Indeed, one might even argue that the appeal to wilderness functions as a kind of alibi: by protecting wilderness, we can excuse ourselves from responsibility for the environmental consequences of our own actions within the human, nonwild, world. The built environment is already fallen, and so no work we might do to prevent or remedy environmental damage there does anything to remove the stain of sin, a stain that comes from not being wild. And so for this sort of view, as for McKibben’s, an environmentalism of the built environment makes no sense. But as Cronon writes, “the majority of our most serious environmental problems start right here, at home, and if we are to solve these problems, we need an environmental ethic that will tell us as much about using nature as about not using it.” The trouble with emphasizing wilderness, he complains, is that it “tends to cast any use as abuse, and thereby denies us a middle ground in which responsible use and non-use might attain some kind of balanced, sustainable relationship.”

Environmental Ethics Without Wilderness

To recognize that the American view of wilderness is a myth is to realize that the history of the human transformation of nature is an old one indeed, and no less in North America than anywhere else in the world. But that means in turn that the “end of nature” that so worries McKibben might be something that happened a great deal longer ago than he thinks, that it is not the result of modern technological developments such as the burning of fossil fuels and the production of chlorofluorocarbons, or even of the European conquest of a previously pristine wilderness.
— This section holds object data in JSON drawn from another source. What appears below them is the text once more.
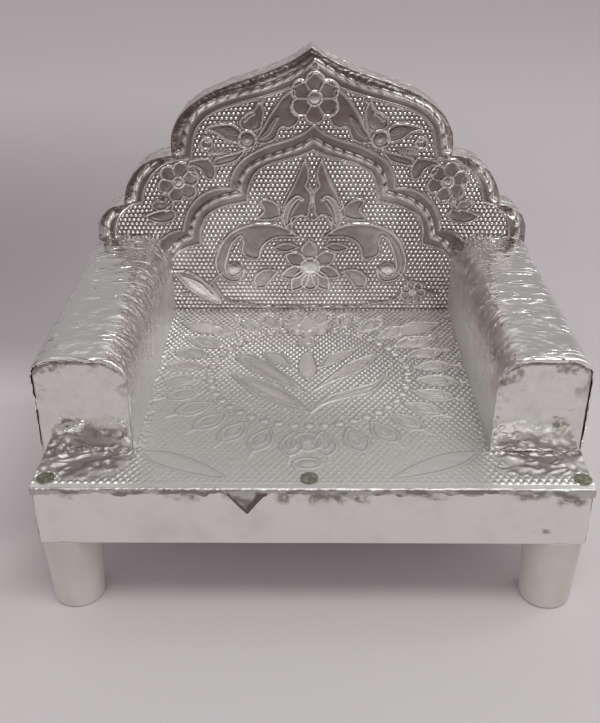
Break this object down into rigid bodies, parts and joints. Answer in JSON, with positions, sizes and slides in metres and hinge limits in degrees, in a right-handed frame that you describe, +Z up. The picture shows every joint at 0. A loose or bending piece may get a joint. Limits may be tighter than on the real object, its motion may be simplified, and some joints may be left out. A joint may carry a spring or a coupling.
{
  "type": "deity simhasan throne",
  "caption": "Small low throne for a household deity: embossed silver-foil seat between rounded block arms, a cusped arched back, and tapered white plastic legs.",
  "frame": {"origin": "on the floor plane that the four legs stand on, at the centre of the overall footprint", "axes": "+Z up, +Y from the open front towards the back, +X to the right as seen from the front"},
  "size_m": [0.1018, 0.0808, 0.0906],
  "materials": {
    "embossed_foil": "gloss",
    "crushed_foil": "gloss",
    "plain_foil": "gloss",
    "board_wood": "matte",
    "leg_plastic": "satin",
    "fastener_steel": "satin",
    "tack_steel": "satin"
  },
  "bodies": {
    "root": {"front_left_leg": "leg_plastic", "front_right_leg": "leg_plastic", "rear_left_leg": "leg_plastic", "rear_right_leg": "leg_plastic", "front_left_leg_screw": "fastener_steel", "front_right_leg_screw": "fastener_steel", "rear_left_leg_screw": "fastener_steel", "rear_right_leg_screw": "fastener_steel", "left_arm_front_nail": "fastener_steel", "left_arm_rear_nail": "fastener_steel", "left_arm_back_nail": "fastener_steel", "right_arm_front_nail": "fastener_steel", "right_arm_rear_nail": "fastener_steel", "right_arm_back_nail": "fastener_steel", "back_left_nail": "fastener_steel", "back_centre_nail": "fastener_steel", "back_right_nail": "fastener_steel", "centre_tack": "tack_steel", "left_tack": "tack_steel", "right_tack": "tack_steel", "seat_board": "board_wood", "back_board": "board_wood", "left_arm_block": "board_wood", "right_arm_block": "board_wood", "seat_sheet": "embossed_foil", "back_front_sheet": "embossed_foil", "left_arm_wrap": "crushed_foil", "right_arm_wrap": "crushed_foil", "base_edge_strip": "plain_foil", "back_edge_band": "plain_foil", "back_rear_sheet": "plain_foil", "left_arm_front_cap": "plain_foil", "right_arm_front_cap": "plain_foil"}
  },
  "joints": []
}
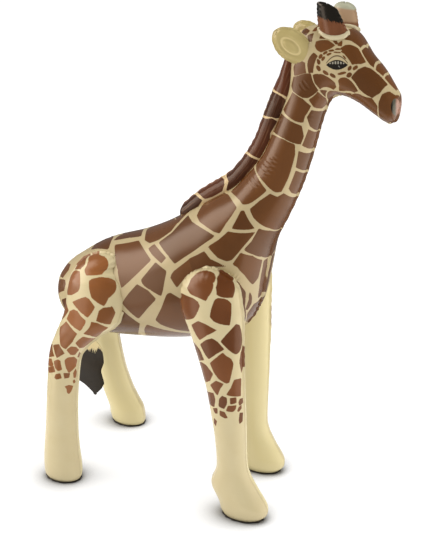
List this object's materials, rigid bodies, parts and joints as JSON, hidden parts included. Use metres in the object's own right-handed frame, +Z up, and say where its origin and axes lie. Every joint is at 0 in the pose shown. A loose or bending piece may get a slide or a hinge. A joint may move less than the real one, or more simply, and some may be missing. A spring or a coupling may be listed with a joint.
{
  "type": "inflatable giraffe",
  "caption": "Standing inflatable giraffe of welded printed vinyl: barrel body, long neck with a tube mane, horns, leaf ears, flat tail tuft, and legs closed by flat soles.",
  "frame": {"origin": "middle of the footprint's bounding box, on the floor under the soles", "axes": "+Z up from the floor to the horn tips, +X towards the head, +Y towards the giraffe's left side"},
  "size_m": [0.6622, 0.312, 0.9105],
  "materials": {
    "coat_vinyl": "glossy soft PVC film printed with a brown and cream giraffe coat",
    "mane_vinyl": "glossy soft PVC film printed dark brown with cream cross bands",
    "leg_vinyl": "glossy soft PVC film, cream, printed with brown patches down to the knee outside",
    "sole_vinyl": "soft PVC film, black",
    "horn_vinyl": "glossy soft PVC film, brown with a black tip",
    "ear_vinyl": "glossy soft PVC film, cream",
    "tail_vinyl": "flat doubled PVC film, black tuft with a cream fringe"
  },
  "bodies": {
    "root": {"body": "coat_vinyl", "mane": "mane_vinyl", "leg_front_right": "leg_vinyl", "leg_front_left": "leg_vinyl", "leg_rear_right": "leg_vinyl", "leg_rear_left": "leg_vinyl", "sole_front_right": "sole_vinyl", "sole_front_left": "sole_vinyl", "sole_rear_right": "sole_vinyl", "sole_rear_left": "sole_vinyl", "horn_right": "horn_vinyl", "horn_left": "horn_vinyl", "ear_right": "ear_vinyl", "ear_left": "ear_vinyl", "tail": "tail_vinyl"}
  },
  "joints": []
}
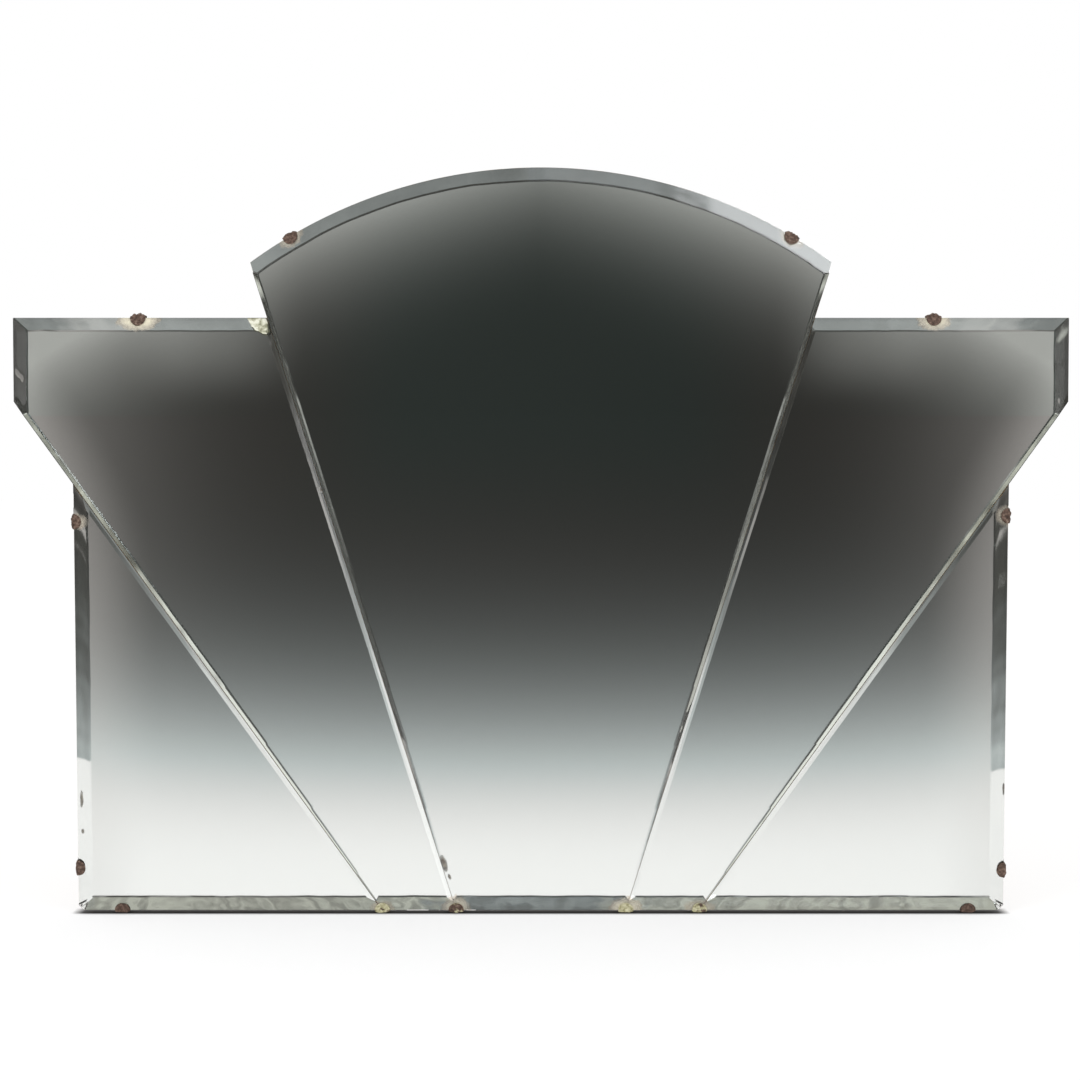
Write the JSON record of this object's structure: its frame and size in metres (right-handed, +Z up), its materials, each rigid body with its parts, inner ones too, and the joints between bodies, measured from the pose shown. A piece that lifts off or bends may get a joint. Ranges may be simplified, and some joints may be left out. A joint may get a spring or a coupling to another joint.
{
  "type": "art deco mirror",
  "caption": "Frameless wall mirror: a fan of silvered, bevelled glass panes on a plywood board, held by edge clips, with swinging hanging rings behind.",
  "frame": {"origin": "on the wall plane, which is the rear face of the wall buffers, on the centre line and level with the lowest faces of the bottom clips", "axes": "+X to the right as seen from the front, +Y into the wall, so the glass faces -Y, and +Z up"},
  "size_m": [0.762, 0.0214, 0.5412],
  "materials": {
    "glass": "polished plate glass with ground and polished bevels",
    "silvering": "silvered, with brown backing paint behind",
    "plywood": "bare plywood",
    "clips": "rusted brown",
    "screws": "dull, aged",
    "hangers": "aged brass",
    "buffers": "matt black rubber"
  },
  "bodies": {
    "mirror": {"backboard": "plywood", "buffer_lower_left": "buffers", "buffer_lower_right": "buffers", "buffer_screws": "screws", "buffer_upper_left": "buffers", "buffer_upper_right": "buffers", "centre_pane": "glass", "centre_silvering": "silvering", "clip_arch_left": "clips", "clip_arch_right": "clips", "clip_bottom_left": "clips", "clip_bottom_right": "clips", "clip_inner_joint_left": "clips", "clip_inner_joint_right": "clips", "clip_outer_joint_left": "clips", "clip_outer_joint_right": "clips", "clip_screws": "screws", "clip_side_lower_left": "clips", "clip_side_lower_right": "clips", "clip_side_upper_left": "clips", "clip_side_upper_right": "clips", "clip_wing_left": "clips", "clip_wing_right": "clips", "hanger_screws": "screws", "hanger_strap_left": "hangers", "hanger_strap_right": "hangers", "left_lower_pane": "glass", "left_lower_silvering": "silvering", "left_wing_pane": "glass", "left_wing_silvering": "silvering", "right_lower_pane": "glass", "right_lower_silvering": "silvering", "right_wing_pane": "glass", "right_wing_silvering": "silvering"},
    "ring_left": {"hanger_ring_left": "hangers"},
    "ring_right": {"hanger_ring_right": "hangers"}
  },
  "joints": [
    {"name": "ring_left_swing", "type": "hinge", "parent": "mirror", "child": "ring_left", "pos_m": [-0.215, -0.00667, 0.4022], "axis": [1, 0, 0], "range_deg": [0, 180]},
    {"name": "ring_right_swing", "type": "hinge", "parent": "mirror", "child": "ring_right", "pos_m": [0.215, -0.00667, 0.4022], "axis": [1, 0, 0], "range_deg": [0, 180]}
  ]
}
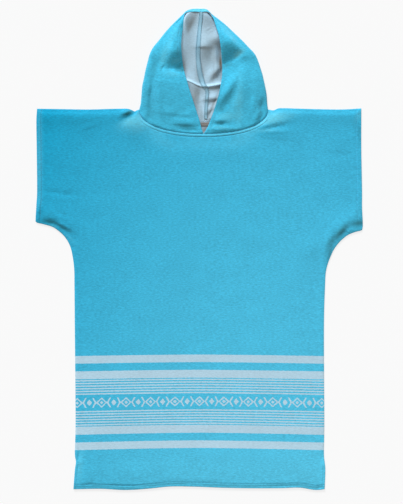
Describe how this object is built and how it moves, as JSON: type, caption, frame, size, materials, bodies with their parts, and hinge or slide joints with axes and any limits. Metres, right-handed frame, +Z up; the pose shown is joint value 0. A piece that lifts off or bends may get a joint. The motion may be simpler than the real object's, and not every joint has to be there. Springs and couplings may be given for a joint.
{
  "type": "hooded bath poncho",
  "caption": "Hooded towelling poncho lying flat face up, with short wide sleeves cut in one with the body, side slits, a striped border above the hem and an open hood.",
  "frame": {"origin": "on the surface that the garment lies on, in the middle of its outline as seen from above", "axes": "+X towards the sleeve on the right as seen from above, +Y from the hem towards the hood, +Z up, away from the surface"},
  "size_m": [0.884, 1.2994, 0.03],
  "materials": {
    "towelling": "turquoise cotton towelling with a clipped, faintly streaked pile, pale blue on the reverse, and pale blue woven stripes above the hem",
    "overlock": "overlocked seam allowance: turquoise thread wrapped over pale towelling"
  },
  "bodies": {
    "root": {"back_panel": "towelling", "front_panel": "towelling", "hood_left": "towelling", "hood_right": "towelling", "hood_seam_allowance": "overlock"}
  },
  "joints": []
}
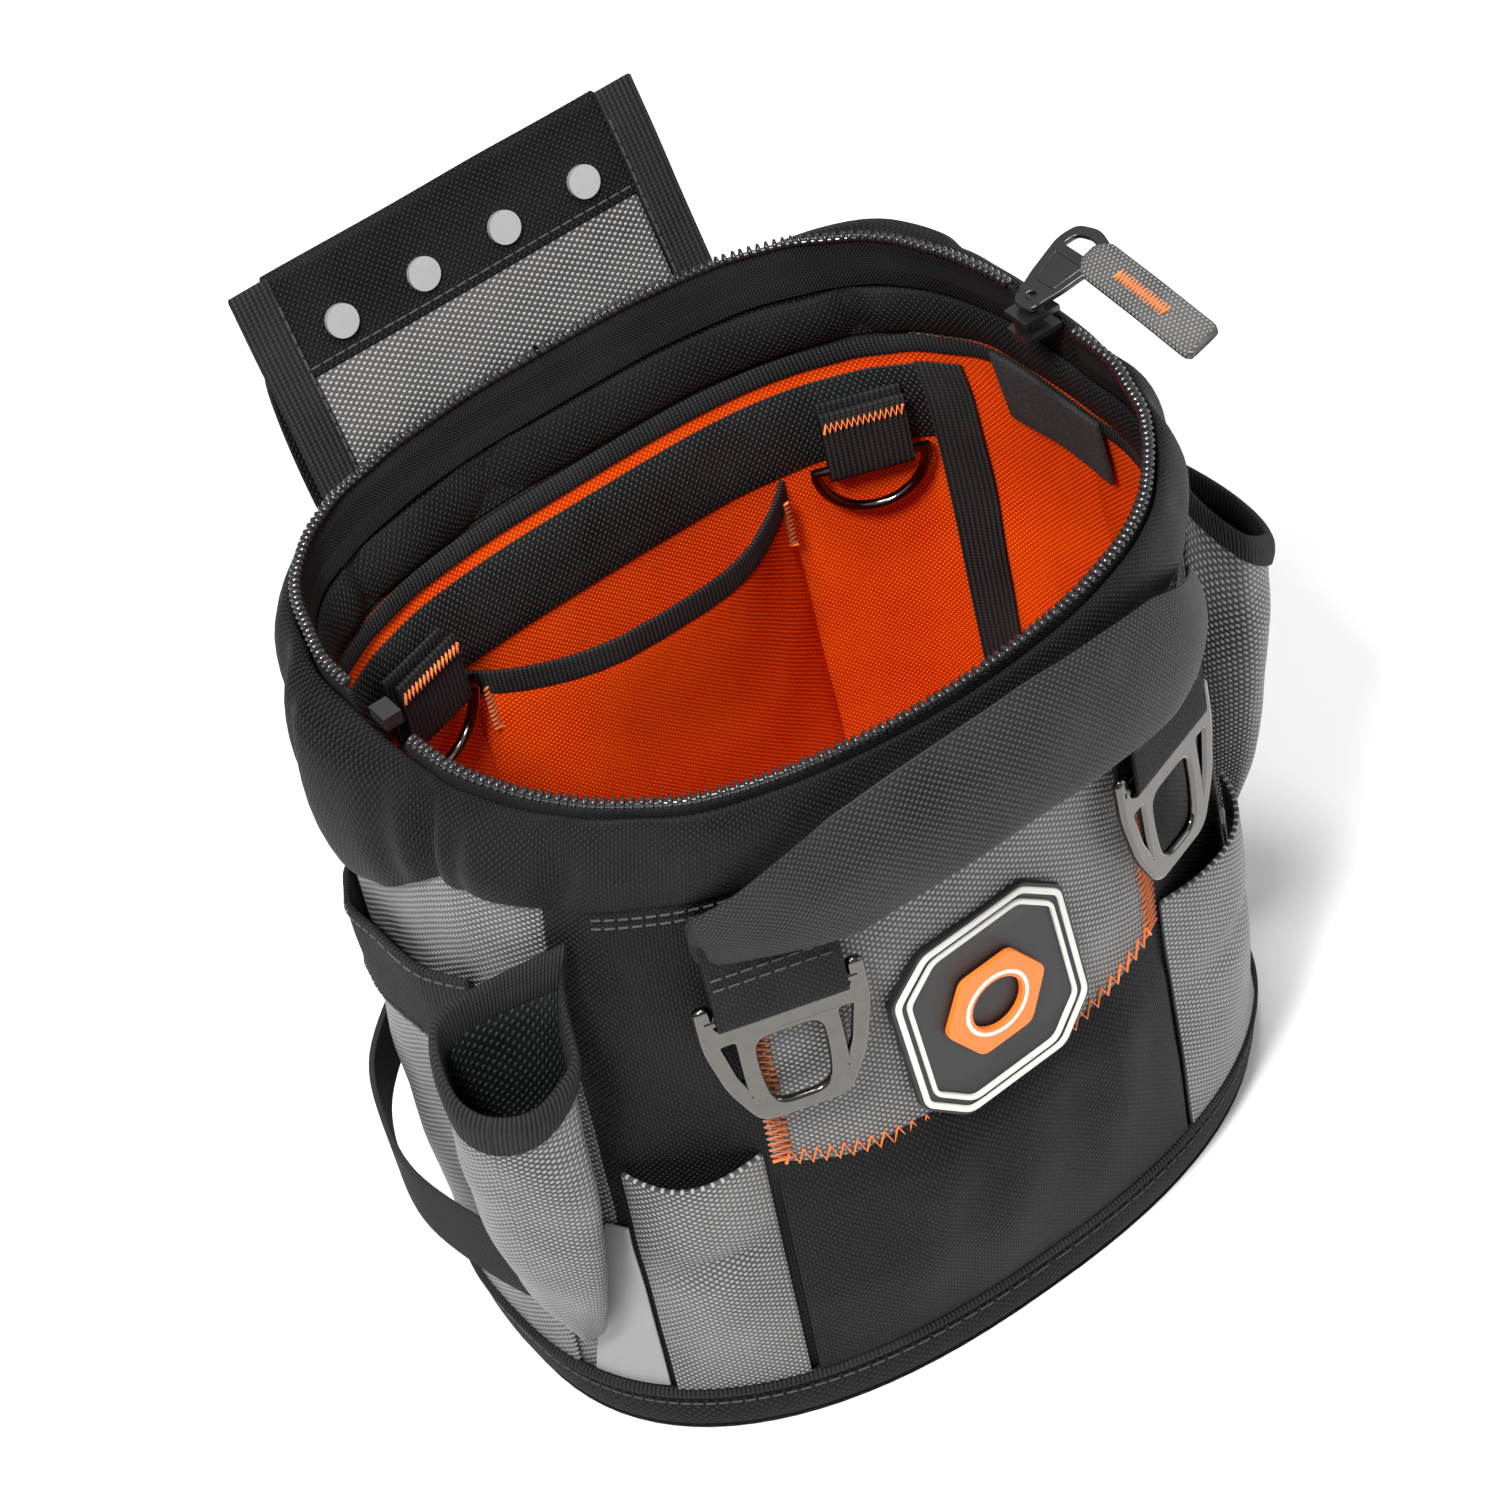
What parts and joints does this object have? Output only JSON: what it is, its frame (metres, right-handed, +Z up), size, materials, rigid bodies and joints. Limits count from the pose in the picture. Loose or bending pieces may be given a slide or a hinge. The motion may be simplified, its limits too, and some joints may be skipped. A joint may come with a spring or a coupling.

Rather, the end of nature might be something that, in the Heideggerian phrase that seems relevant here, has always already happened. Finding a landscape with no history of human intervention seems difficult indeed, and every search for the imagined pristine landscape before such intervention seems destined to fail. The Adirondack forests whose naturalness McKibben worries is being destroyed because of the effects of acid rain and global warming are not, as he himself acknowledges, primeval ones; the colonists cut down the “original” forests they found in a failed attempt to turn the land into farmland. But those earlier forests, too, as Cronon and others have shown, were not primeval either, showing signs as they did of controlled burnings by the native population before the arrival of the first British explorers. And the history of that native population is itself long and complex, so one would be hard-pressed to specify the moment at which the forests were “first” touched by humans.

It seems as though whatever landscape human beings encounter turns out to be one that they have already transformed, and so the search for the “original” wilderness is always pushed back into the past, always deferred. Or rather perhaps the point is that one cannot encounter a landscape at all without transforming it, which is to say that there is no such thing as a human encounter with a landscape that does not leave that landscape different and hence does not “end nature” in McKibben’s sense. What happens, though, if the “end of nature” is something that took place many years ago—or, worse, if it is something intrinsic to the condition of human beings as creatures who live in the world, and whose practices cannot help but change that world? If McKibben turned out to be right about the end of nature but wrong about the date on which the end occurred, what would that mean for an environmentalism that saw its goal as nature’s protection? Would it turn out that such an environmentalism had always been misguided, having always been based on a mistake—worrying desperately about threats to something that had already ceased to exist millennia before, and perhaps had already, and necessarily, ceased to exist at the moment the first human appeared on the scene? Or would we rather not want to say, in such a case, that an environmentalism after the end of nature—which here would mean nothing other than an environmentalism for a world of humans, a humanenvironmentalism—would be exactly what needs to be developed?